Além disso, considera que o Estado deve ser analisado como uma instituição que possui uma lógica particular, visto que ao ter assumido5, historicamente, o papel daquele que supre e corrige as deficiências do mercado - particularmente, na esfera das relações sociais - acabou assegurando direitos difíceis de serem re-estruturados dentro da ótica exigida pela condição presente de mercado. E é inclusive devido a esta característica que nos países desenvolvidos, apesar da redução experimentada no nível de atividade econômica - o que conduz à redução da capacidade de obtenção de receita pelo Estado e, consequentemente, da capacidade de financiar suas despesas através da coleta de impostos -, as despesas sociais continuaram a crescer e até se aceleraram em razão da própria crise econômica enfrentada por estes países (RONSAVALON, 1981).
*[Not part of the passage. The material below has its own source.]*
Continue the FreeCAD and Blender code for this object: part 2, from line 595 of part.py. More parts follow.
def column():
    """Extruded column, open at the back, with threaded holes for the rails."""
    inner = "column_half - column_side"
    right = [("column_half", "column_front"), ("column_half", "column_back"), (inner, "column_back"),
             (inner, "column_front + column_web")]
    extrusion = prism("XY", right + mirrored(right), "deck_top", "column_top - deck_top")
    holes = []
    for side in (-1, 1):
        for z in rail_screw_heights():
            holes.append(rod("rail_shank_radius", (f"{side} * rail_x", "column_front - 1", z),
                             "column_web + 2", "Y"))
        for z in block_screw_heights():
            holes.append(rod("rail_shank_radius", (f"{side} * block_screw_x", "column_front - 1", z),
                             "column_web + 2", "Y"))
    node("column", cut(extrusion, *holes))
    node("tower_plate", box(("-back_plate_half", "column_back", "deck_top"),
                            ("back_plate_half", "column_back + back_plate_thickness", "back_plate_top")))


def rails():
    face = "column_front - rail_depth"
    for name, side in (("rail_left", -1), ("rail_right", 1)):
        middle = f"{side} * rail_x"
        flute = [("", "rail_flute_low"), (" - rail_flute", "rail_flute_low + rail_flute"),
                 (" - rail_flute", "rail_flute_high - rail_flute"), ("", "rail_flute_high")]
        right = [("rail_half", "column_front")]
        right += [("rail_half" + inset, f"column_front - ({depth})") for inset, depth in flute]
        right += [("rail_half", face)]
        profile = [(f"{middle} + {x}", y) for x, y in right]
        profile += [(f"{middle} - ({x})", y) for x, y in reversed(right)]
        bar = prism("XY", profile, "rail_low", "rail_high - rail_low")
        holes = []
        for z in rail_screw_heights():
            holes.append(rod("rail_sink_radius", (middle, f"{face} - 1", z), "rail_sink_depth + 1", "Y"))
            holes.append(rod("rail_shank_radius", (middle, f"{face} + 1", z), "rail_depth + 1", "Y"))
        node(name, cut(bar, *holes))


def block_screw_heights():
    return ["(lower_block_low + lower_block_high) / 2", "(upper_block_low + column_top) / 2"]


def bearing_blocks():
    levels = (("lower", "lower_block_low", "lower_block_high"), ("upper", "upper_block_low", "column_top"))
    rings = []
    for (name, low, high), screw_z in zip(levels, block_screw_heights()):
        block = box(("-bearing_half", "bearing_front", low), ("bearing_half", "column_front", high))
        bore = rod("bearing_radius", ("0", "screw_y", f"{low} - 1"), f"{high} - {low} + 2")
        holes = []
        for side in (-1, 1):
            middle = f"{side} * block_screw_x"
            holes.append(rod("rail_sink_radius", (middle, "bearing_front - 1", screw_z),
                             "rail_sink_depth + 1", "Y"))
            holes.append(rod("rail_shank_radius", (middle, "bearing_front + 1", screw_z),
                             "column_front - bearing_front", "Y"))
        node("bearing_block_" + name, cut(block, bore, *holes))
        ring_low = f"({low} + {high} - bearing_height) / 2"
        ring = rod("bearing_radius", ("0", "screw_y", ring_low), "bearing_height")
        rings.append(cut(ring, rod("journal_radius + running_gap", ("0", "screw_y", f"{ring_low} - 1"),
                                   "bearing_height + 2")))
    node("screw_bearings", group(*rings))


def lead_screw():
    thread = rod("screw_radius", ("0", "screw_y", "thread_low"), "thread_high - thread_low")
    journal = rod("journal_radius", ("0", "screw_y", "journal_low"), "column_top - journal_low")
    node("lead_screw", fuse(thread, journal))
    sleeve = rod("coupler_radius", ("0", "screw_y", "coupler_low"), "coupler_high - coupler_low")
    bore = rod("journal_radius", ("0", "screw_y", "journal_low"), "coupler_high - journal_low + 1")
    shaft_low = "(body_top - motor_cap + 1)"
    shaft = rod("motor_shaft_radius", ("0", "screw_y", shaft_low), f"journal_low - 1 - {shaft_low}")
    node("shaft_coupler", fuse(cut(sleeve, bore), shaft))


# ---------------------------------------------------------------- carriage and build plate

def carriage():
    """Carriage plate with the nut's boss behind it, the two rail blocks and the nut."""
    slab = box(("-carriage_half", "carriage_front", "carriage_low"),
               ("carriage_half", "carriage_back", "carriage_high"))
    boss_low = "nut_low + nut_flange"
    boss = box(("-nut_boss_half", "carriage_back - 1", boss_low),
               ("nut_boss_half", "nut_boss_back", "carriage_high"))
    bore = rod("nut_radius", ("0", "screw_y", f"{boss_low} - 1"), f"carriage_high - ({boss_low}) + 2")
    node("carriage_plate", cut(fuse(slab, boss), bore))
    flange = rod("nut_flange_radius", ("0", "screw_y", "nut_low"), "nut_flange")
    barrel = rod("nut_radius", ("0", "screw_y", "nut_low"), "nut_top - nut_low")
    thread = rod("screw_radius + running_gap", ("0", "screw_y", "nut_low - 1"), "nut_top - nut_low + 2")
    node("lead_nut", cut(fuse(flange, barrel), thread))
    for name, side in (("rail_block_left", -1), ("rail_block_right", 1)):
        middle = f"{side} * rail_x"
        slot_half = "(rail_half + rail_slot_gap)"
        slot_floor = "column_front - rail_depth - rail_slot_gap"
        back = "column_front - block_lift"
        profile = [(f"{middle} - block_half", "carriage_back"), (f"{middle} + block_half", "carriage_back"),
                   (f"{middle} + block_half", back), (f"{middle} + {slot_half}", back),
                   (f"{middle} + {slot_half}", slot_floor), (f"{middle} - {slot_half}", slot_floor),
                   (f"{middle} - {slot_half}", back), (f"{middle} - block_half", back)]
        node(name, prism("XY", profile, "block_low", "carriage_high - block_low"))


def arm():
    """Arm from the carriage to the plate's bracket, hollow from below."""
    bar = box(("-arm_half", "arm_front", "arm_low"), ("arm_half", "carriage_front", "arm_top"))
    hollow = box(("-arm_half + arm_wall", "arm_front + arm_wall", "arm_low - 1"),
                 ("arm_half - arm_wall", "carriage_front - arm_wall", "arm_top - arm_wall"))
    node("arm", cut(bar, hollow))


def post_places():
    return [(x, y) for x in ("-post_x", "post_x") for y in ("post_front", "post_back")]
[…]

Ou seja, contrariamente ao que ocorre na visão individualista, entende-se que é necessário analisar a dinâmica da intervenção do Estado através das instituições que organizam as sociedades capitalistas, notadamente através da análise dos instrumentos de política utilizados, em seus aspectos quantitativo e qualitativo; da evolução da economia de mercado (desenvolvimento econômico no âmbito tecnológico e do espaço econômico propriamente dito); e, dos movimentos sociais (aspectos econômicos, políticos e culturais), o que permitirá uma visão do conjunto e, consequentemente, auxiliará na compreensão dos fundamentos necessários para as transformações exigidas à situação atual.
Assim, o objetivo do presente estudo é detectar quais foram os mecanismos que estiveram na origem das intervenções públicas nas economias capitalistas e, num aprofundamento teórico, apoiado na visão institucionalista da relação de poder numa sociedade, verificar se existiu um caráter fundamental que distinguiu seu ritmo de intervenção.
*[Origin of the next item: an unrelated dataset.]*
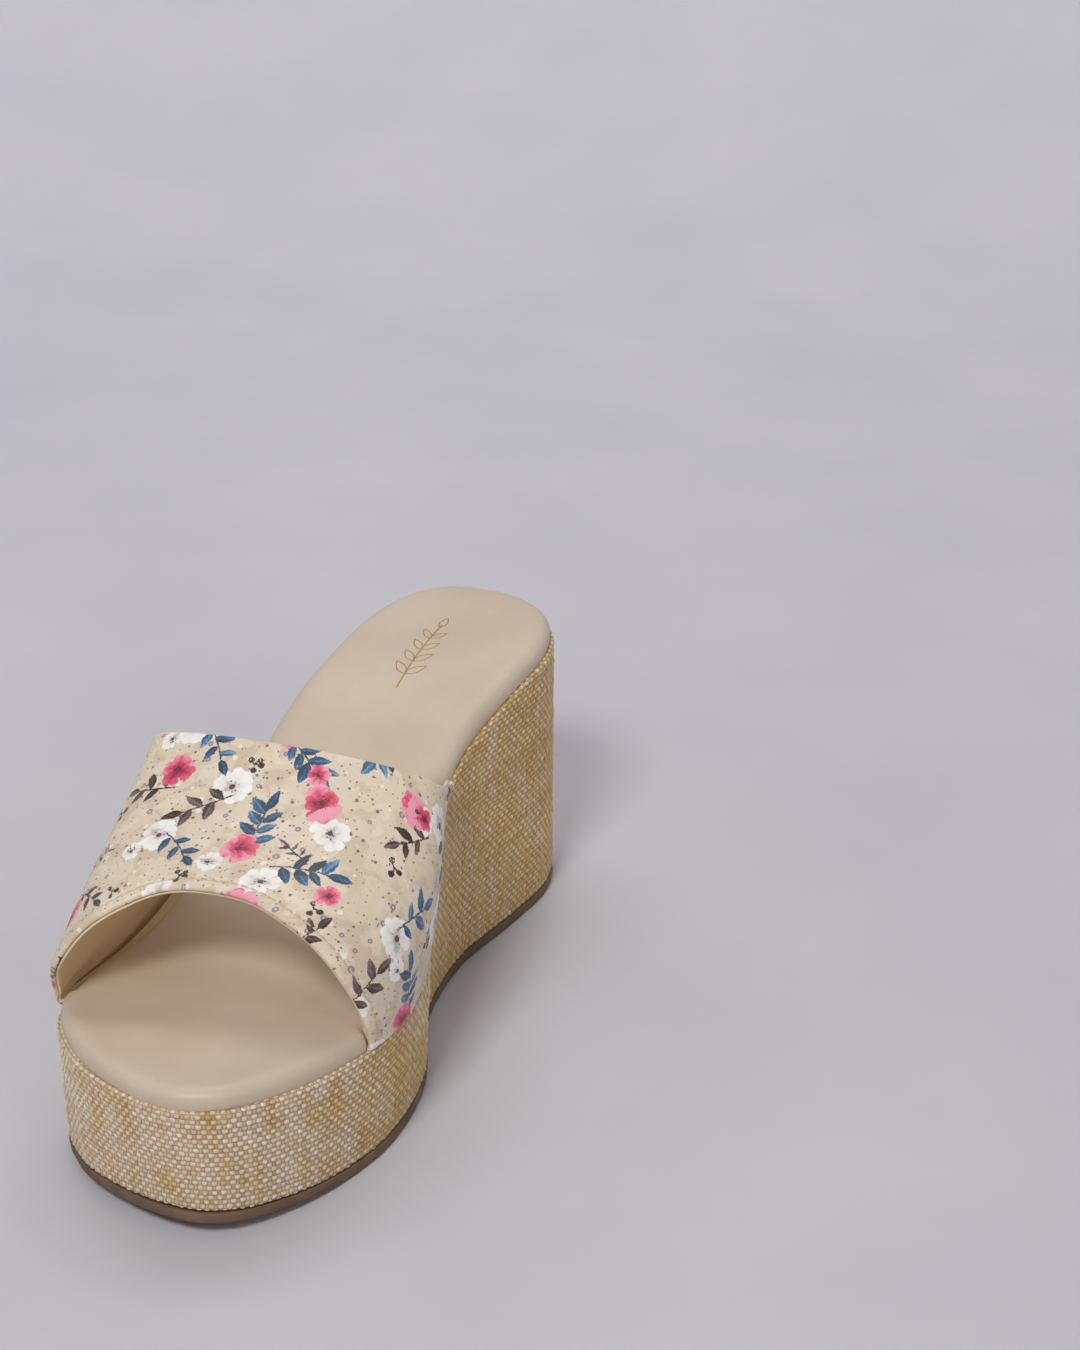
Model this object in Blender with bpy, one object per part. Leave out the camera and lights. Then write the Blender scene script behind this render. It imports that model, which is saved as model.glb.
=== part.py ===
"""Wedge slide sandal for a right foot, as the separate pieces that a factory joins.

Frame: +Z up, toe towards -Y, heel towards +Y, inner (medial) side of the foot at +X.
The origin is the centre of the bounding box, on the ground.

The sandal is laid out in millimetres from its toe tip: "reach" is the distance along the
sole, 0 at the toe and LENGTH at the heel.  A footprint angle of 0 is the toe tip and 180
degrees is the heel, so that both ends of the outline come out round.
"""
import math

import bmesh
import bpy
from mathutils import Vector

MM = 0.001                     # the tables below are in millimetres

# ---------------------------------------------------------------- driving dimensions
LENGTH = 235.0                 # toe tip to heel, along the wedge's top edge
CENTRE_X = -4.9               # sideways middle of the bounding box, from the sole's axis
AXIS_TOE, AXIS_HEEL = 3.2, -3.2

# width of the footprint to each side of its axis, by footprint angle in degrees
INNER_REACH = [(0, 0), (15, 13), (30, 24), (45, 34), (60, 40.3), (75, 38.5), (90, 27),
               (105, 25), (120, 31), (135, 34.5), (150, 29), (165, 16), (180, 0)]
OUTER_REACH = [(0, 0), (15, 17.5), (30, 37), (45, 50.5), (60, 50.5), (75, 44.5), (90, 39.5),
               (105, 37), (120, 32.5), (135, 28.5), (150, 22.5), (165, 13.5), (180, 0)]
# height of the wedge's top edge along the sole
TOP_EDGE = [(-5, 41.5), (0, 41), (23, 39), (47, 37.5), (70, 36.8), (94, 43.6), (117, 53.8),
            (141, 65.9), (164, 76.3), (188, 82.2), (211, 84.6), (235, 84), (240, 83.5)]
TOE_SPRING = 5.0               # how far the sole lifts at the toe tip
SPRING_START = 55.0            # the sole is flat from here back
TAPER_TOE, TAPER_HEEL = 3.2, 1.3   # how far the wall leans in at its foot
UPRIGHT = 3.2                  # less lean than that on the outer side of the toe

OUTSOLE_THICK = 3.5
WRAP_THICK = 1.0
WRAP_MARGIN = 8.0              # fabric turned in over the block's top and bottom
GAP = 0.3                      # clearance between glued neighbours

# insole unit, as heights above the wedge's top edge
COVER_THICK = 0.5
COVER_BOTTOM = 2.25
COVER_MARGIN = 12.0            # cover turned under the board
SQUEEZE = 2.3                  # how far the insole's edge is pressed in beside the strap
BOARD_BOTTOM, BOARD_TOP = 3.05, 4.1
FOAM_BOTTOM = 4.4
CORE_STEP = 1.2                # the block rises inside the turned-in margins
SHANK_BOTTOM, SHANK_THICK = 1.5, 1.1
SHANK_WIDTH, SHANK_FRONT, SHANK_REAR = 12.0, 92.0, 192.0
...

A hipótese aqui presente é que o caráter geral (histórico) da intervenção do Estado resulta de compromissos amplos firmados - espontâneos ou forçados - em concordância com a hegemonia decorrente da interação das esferas política, econômica e cultural, e manifestos nas formas institucionais de organização social - cujo locus de expressão máxima é o espaço político representado pelo Estado. A coesão hegemônica surge da necessidade de assegurar o princípio fundamental de organização do conjunto que, em caráter amplo, pode ser étnico, religioso, econômico, etc. Nesse sentido, alterações na dinâmica de intervenção - maior ou menor regulação dos agentes sociais e de suas atividades - ocorrem quando o sistema organizacional como um todo é ameaçado, o que nas sociedades capitalistas se manifesta, principalmente, através das grandes crises no regime de acumulação prevalecente, de cunhos econômicos e/ou políticos, e poderão resultar na consolidação de instituições públicas e privadas já existentes e/ou no surgimento de novas formas institucionais em acordo com as necessidades da nova realidade que se instaura. Para sua realização adotou-se a uma estrutura de dois blocos, ao mesmo tempo distintos e interdependentes. O primeiro - composto pelos três capítulos iniciais - teve caráter essencialmente teórico, isto é, discutiu o Estado e a intervenção sob a ótica da economia política; o segundo bloco, formado pelos capítulos 5 e 6, tiveram um forte componente empírico, isto é, fundamentou-se nas experiências históricas do Reino Unido e da França. A ligação entre ambos foi realizada pelo capítulo 4, no qual encontram-se as hipóteses do estudo e a metodologia de análise empregada e pelo tópico conclusões finais.
É assim que, no primeiro capítulo foi apresentada uma discussão sobre as diferentes correntes do pensamento que analisam o comportamento do Estado, da economia e da sociedade, através de seus antecedentes teóricos (doutrinas e métodos) e das teses contemporâneas. O segundo capítulo discutiu, ainda em caráter amplo em termos de correntes teóricas, as teses gerais sobre Estado e intervenção na economia que contrapõem de modo direito as instituições Estado e Mercado em termos de eficiência e limites, destacando a evolução do pensamento sobre o funcionamento da instituição mercado e suas conseqüências, e as interpretações sobre as crises e retomadas no crescimento econômico e suas inter-relações com o espaço político. No terceiro capítulo a discussão foi centrada nas teorias que se fundamentam na evolução dos gastos públicos para explicarem os mecanismos que regulam a dinâmica de intervenção do Estado, com destaque para as teorias que sustentam que esta segue um padrão cíclico, isto é, teses sustentadas pela defesa de um princípio explicativo essencialmente endógeno.
O quarto capítulo contemplou as hipóteses do estudo e o aparato metodológico empregado: análise de co-integração para as variáveis quantitativas e modelo de intervenção.
No capítulo 5 foram apresentadas a história econômica, social e política do Reino Unido e da França - precedidas da discussão sobre os movimentos sociais e suas relações com o econômico e o político nas teorias sobre o Estado - e as conclusões preliminares com base na hipótese do trabalho e no arcabouço teórico empregado. No capítulo 6, foram apresentados e discutidos os resultados obtidos com a aplicação do modelo de intervenção, o qual permitiu a análise interativa entre variáveis qualitativas e quantitativas fundamentais ao processo. Finalmente, o trabalho encerrou-se com a apresentação das conclusões finais.